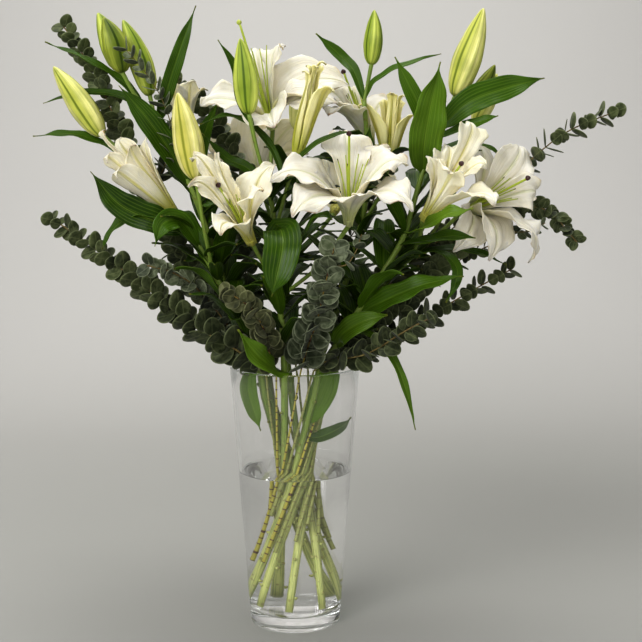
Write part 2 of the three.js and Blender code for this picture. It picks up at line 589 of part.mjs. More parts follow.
// Blooms, then the filaments and pistil inside each
const cup = { height: 5, footRadius: 3.2, topRadius: 5.8, sides: 6 };
for (const [name, base, direction, , petals, reach] of blooms) {
  const axis = vector(direction).normalize();
  const foot = vector(base).addScaledVector(axis, -seatDepth);
  const top = vector(base).addScaledVector(axis, cup.height);
  addBit(name, place(name, bar([foot, top], cup.footRadius, cup.topRadius, cup.sides)));
  for (const [tip, width, curl] of petals) {
    addBit(name, settle(name, (bend) => petal(base, axis, tip, width, curl, reach === 0, bend)));
  }
}
const heart = { knobRadius: 2.6, knobHeight: 3 };
const filament = { count: 6, ring: 1.9, radius: 0.8, share: 0.72, lean: 0.24 };
const pistil = { footRadius: 1, tipRadius: 1.9, lean: 0.06 };
for (const [name, base, direction, , , reach] of blooms) {
  if (reach === 0) continue;
  const node = `${name}_stamens`;
  const axis = vector(direction).normalize();
  const across = axis.clone().cross(new THREE.Vector3(0.2, 0.4, 1)).normalize();
  const root = vector(base).addScaledVector(axis, cup.height + clearance);
  const knobTop = root.clone().addScaledVector(axis, heart.knobHeight);
  addBit(node, place(node, bar([root, knobTop], heart.knobRadius, heart.knobRadius, 6)));
  for (let k = 0; k <= filament.count; k += 1) {
    const isPistil = k === filament.count;
    const out = across.clone().applyAxisAngle(axis, (2 * Math.PI * k) / filament.count + 0.35);
    const side = axis.clone().cross(out);
    const length = isPistil ? reach : reach * filament.share;
    const lean = isPistil ? pistil.lean : filament.lean;
    const radii = isPistil ? [pistil.footRadius, pistil.tipRadius] : [filament.radius, filament.radius];
    const steps = isPistil ? 2 : 1;
    addBit(node, settle(node, (bend) => {
      const start = root.clone().addScaledVector(axis, heart.knobHeight * 0.66)
        .addScaledVector(out, isPistil ? 0 : filament.ring);
      const middle = root.clone().addScaledVector(axis, length * 0.5)
        .addScaledVector(out, filament.ring + length * lean * 0.2);
      const end = root.clone().addScaledVector(axis, length)
        .addScaledVector(out, length * (lean - bend[0] * 0.06))
        .addScaledVector(side, length * bend[1] * 0.05);
      return bar(new THREE.QuadraticBezierCurve3(start, middle, end).getPoints(steps), ...radii, 3);
    }));
  }
}

// Leaves of the lily stems, those in view first
for (const [node, points, width, facing] of leaves) {
  addBit(node, settle(node, (bend) => leaf(points, width, vector(facing), bend)));
}
const goldenAngle = degrees(137.5);
const filler = { length: 78, longer: 34, width: 17, wider: 9, rise: 0.75, steeper: 0.35, seed: 11 };
const fillerLine = [[0, 0], [0.24, 0.3], [0.54, 0.55], [0.8, 0.58]];
for (const [node, count, lowest, highest] of leafRounds) {
  const stem = stems.find(([name]) => name === node);
  const neck = bundlePoint(stem[1], bundle.neckZ, bundle);
  const curve = new THREE.CatmullRomCurve3([neck, ...stem[2].map(vector)]);
  const line = curve.getPoints(60);
  const random = numbersFrom(stem[1] + filler.seed);
  for (let k = 0; k < count; k += 1) {
    const height = THREE.MathUtils.lerp(lowest, highest, (k + 0.5) / count);
    const distance = (point) => Math.abs(point.z - height);
    const start = line.reduce((best, point) => (distance(point) < distance(best) ? point : best));
    const turn = goldenAngle * k + degrees(stem[1]);
    const length = filler.length + filler.longer * random();
    const out = new THREE.Vector3(Math.cos(turn), Math.sin(turn), 0);
    const rise = filler.rise + filler.steeper * random();
    const points = fillerLine.map(([far, high]) => start.clone().addScaledVector(out, far * length)
      .add(new THREE.Vector3(0, 0, high * rise * length)).toArray());
    const width = filler.width + filler.wider * random();
    const facing = new THREE.Vector3(-out.x * 0.4, -out.y * 0.4, 1);
    addBit(node, settle(node, (bend) => leaf(points, width, facing, bend)));
  }
}

// Eucalyptus: a square twig with opposite pairs of round leaves, each pair across the one before
const leafFoot = 1.2;
const lastPairAt = 0.985;
const bareStep = 60;
const roundLean = 0.6;
const leanStep = 0.22;
const turnStep = 0.25;
const roundRim = [[0.45, 0.95], [0.95, 0.55], [0.95, -0.55], [0.45, -0.95]];
for (const [name, neckAngle, footZ, points, firstLength, lastLength, spacing, startShare] of sprays) {
  const [foot, ...line] = twigLines.get(name);
  const curve = new THREE.CatmullRomCurve3(line);
  const length = curve.getLength();
  const count = Math.floor((length * (1 - startShare)) / spacing);
  const stations = [{ point: foot, along: line[0].clone().sub(foot).normalize() }];
  const bareSteps = Math.max(1, Math.round((length * startShare) / bareStep));
  for (let step = 0; step < bareSteps; step += 1) {
    const share = (startShare * step) / bareSteps;
    stations.push({ point: curve.getPointAt(share), along: curve.getTangentAt(share) });
  }
  for (let pair = 0; pair <= count; pair += 1) {
    const share = startShare + (1 - startShare) * (pair / count) * lastPairAt;
    const along = curve.getTangentAt(share);
    const point = curve.getPointAt(share);
    stations.push({ point: point.clone().addScaledVector(along, -leafFoot), along, pair });
    stations.push({ point: point.clone().addScaledVector(along, leafFoot), along });
  }
  addBit(name, spray(name, stations, (pair) => THREE.MathUtils.lerp(firstLength, lastLength, pair / count)));
}

// The twig's rings, with a leaf drawn out of two opposite faces at each pair
function spray(name, stations, leafLength) {
  const points = [];
  const triangles = [];
  const frames = stations.map(({ point, along }, i) => {
    const side = along.clone().cross(crossways).normalize();
    const other = side.clone().cross(along);
    const radius = THREE.MathUtils.lerp(twigBundle.radius, twigTipRadius, i / (stations.length - 1));
    for (let k = 0; k < 4; k += 1) {
      const turn = Math.PI / 4 + (Math.PI * k) / 2;
      points.push(point.clone().addScaledVector(side, radius * Math.cos(turn))
        .addScaledVector(other, radius * Math.sin(turn)));
    }
    return { side, other };
  });
  for (let i = 0; i < stations.length - 1; i += 1) {
    const { pair, along } = stations[i];
    for (let k = 0; k < 4; k += 1) {
      const a = i * 4 + k;
      const b = i * 4 + ((k + 1) % 4);
      const quad = [a, b, b + 4, a + 4];
      const bearsLeaf = pair !== undefined && k % 2 === pair % 2;
      const corners = quad.map((index) => points[index]);
      const rim = bearsLeaf ? settleLeaf(name, corners, along, leafLength(pair)) : null;
      if (rim) {
        const first = points.length;
        points.push(...rim);
        triangles.push(...leafFaces(quad, first));
      } else {
        triangles.push([a, b, b + 4], [a, b + 4, a + 4]);
      }
    }
  }
  const last = (stations.length - 1) * 4;
  triangles.push([0, 2, 1], [0, 3, 2], [last, last + 1, last + 2], [last, last + 2, last + 3]);
  return solidOf(points, triangles);
}

// Upper and lower face of a leaf that grows out of four points of the twig
function leafFaces([a, b, c, d], first) {
  const [right, rightEnd, leftEnd, left] = [first, first + 1, first + 2, first + 3];
  return [[a, b, right], [a, right, rightEnd], [a, rightEnd, leftEnd], [a, leftEnd, left],
    [d, left, leftEnd], [d, leftEnd, rightEnd], [d, rightEnd, right], [d, right, c],
    [b, c, right], [d, a, left]];
}

// The rim of a leaf, turned or leaned no more than it must be to pass its neighbours
function settleLeaf(name, corners, along, length) {
  const [a, b, c, d] = corners;
  const root = a.clone().add(b).add(c).add(d).multiplyScalar(0.25);
  const side = b.clone().sub(a).normalize();
  const outward = along.clone().cross(side).normalize();
  let rim = null;
  const leafSolid = (bend) => {
    const lean = roundLean + bend[0] * leanStep;
    const spine = outward.clone().multiplyScalar(Math.cos(lean)).addScaledVector(along, Math.sin(lean))
      .addScaledVector(side, bend[1] * turnStep).normalize();
    rim = roundRim.map(([far, wide]) => root.clone()
      .addScaledVector(spine, far * length).addScaledVector(side, (wide * length) / 2));
    return solidOf([...corners, ...rim], [...leafFaces([0, 1, 2, 3], 4), [0, 2, 1], [0, 3, 2]]);
  };
  return settle(name, leafSolid) ? rim : null;
}

const colours = new Map([
  ...blooms.map(([name, , , colour]) => [name, colour]),
  ...buds.map(([name, , , , colour]) => [name, colour]),
]);
const colourOf = (name) => {
  if (colours.has(name)) return colours.get(name);
  if (name.endsWith('_stamens')) return filamentGreen;
  return name.startsWith('eucalyptus') ? eucalyptusGreen : stemGreen;
};

const glass = meshOf('vase', placed[0].solid, 0xe8eeec, 0.05);
glass.material.transparent = true;
glass.material.opacity = 0.35;
const waterMesh = meshOf('water', water, 0xe6efec, 0.02);
waterMesh.material.transparent = true;
waterMesh.material.opacity = 0.4;
group.add(glass, waterMesh);
for (const [name, list] of bits) {
  group.add(meshOf(name, fuse(list), colourOf(name), 0.55));
}

export default group;
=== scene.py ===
# White lilies and eucalyptus in a flared glass vase.
# Places are in millimetres until a mesh is written in metres. The big open bloom looks towards -Y.

import json
import math
import random

import bpy
from mathutils import Matrix, Vector
from mathutils.bvhtree import BVHTree
from mathutils.kdtree import KDTree

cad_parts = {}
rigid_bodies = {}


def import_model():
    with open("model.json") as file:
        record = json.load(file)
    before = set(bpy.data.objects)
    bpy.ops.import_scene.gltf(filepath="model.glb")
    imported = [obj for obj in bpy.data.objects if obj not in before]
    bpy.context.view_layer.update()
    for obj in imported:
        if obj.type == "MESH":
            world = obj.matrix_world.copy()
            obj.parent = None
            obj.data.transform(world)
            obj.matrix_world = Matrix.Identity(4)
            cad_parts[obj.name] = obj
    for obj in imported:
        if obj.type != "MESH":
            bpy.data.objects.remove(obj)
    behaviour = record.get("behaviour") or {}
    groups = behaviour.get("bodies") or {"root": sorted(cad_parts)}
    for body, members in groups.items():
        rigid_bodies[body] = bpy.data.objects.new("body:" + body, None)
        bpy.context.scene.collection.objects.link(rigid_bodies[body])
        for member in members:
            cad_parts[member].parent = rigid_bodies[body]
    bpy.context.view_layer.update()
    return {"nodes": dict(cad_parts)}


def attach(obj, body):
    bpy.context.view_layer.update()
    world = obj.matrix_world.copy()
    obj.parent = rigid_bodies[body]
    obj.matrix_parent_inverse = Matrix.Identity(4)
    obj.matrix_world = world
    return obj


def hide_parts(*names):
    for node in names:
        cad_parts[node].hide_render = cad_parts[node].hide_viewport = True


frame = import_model()
bpy.ops.object.select_all(action="DESELECT")
for spare in [one for one in bpy.data.objects if one.name in ("Cube", "Light", "Camera")]:
    bpy.data.objects.remove(spare)
print("frame loaded")

mm = 0.001


# Camera, backdrop and lights

view = {"place": (0.030, -1.429, 0.531), "tiltDown": 7.2, "focalPixels": 1266, "imagePixels": 642}
bpy.ops.object.camera_add(location=view["place"], rotation=(math.radians(90 - view["tiltDown"]), 0, 0))
camera = bpy.context.object
camera.data.sensor_width = 36
camera.data.lens = 36 * view["focalPixels"] / view["imagePixels"]
bpy.context.scene.camera = camera


def linear(code):
    # sRGB hex to the linear values that Blender works in
    channels = [int(code[i:i + 2], 16) / 255 for i in (1, 3, 5)]
    return tuple(c / 12.92 if c <= 0.04045 else ((c + 0.055) / 1.055) ** 2.4 for c in channels) + (1.0,)


def addNode(material, kind, settings=None, sockets=None):
    # a node with its settings, and each socket set to a value or linked to another node's output
    node = material.node_tree.nodes.new(kind)
    for name, value in (settings or {}).items():
        setattr(node, name, value)
    for name, value in (sockets or {}).items():
        if isinstance(value, bpy.types.NodeSocket):
            material.node_tree.links.new(value, node.inputs[name])
        else:
            node.inputs[name].default_value = value
    return node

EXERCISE
Provide only the count of lines in the material above that hold the word "Blender".

FULL ANSWER
2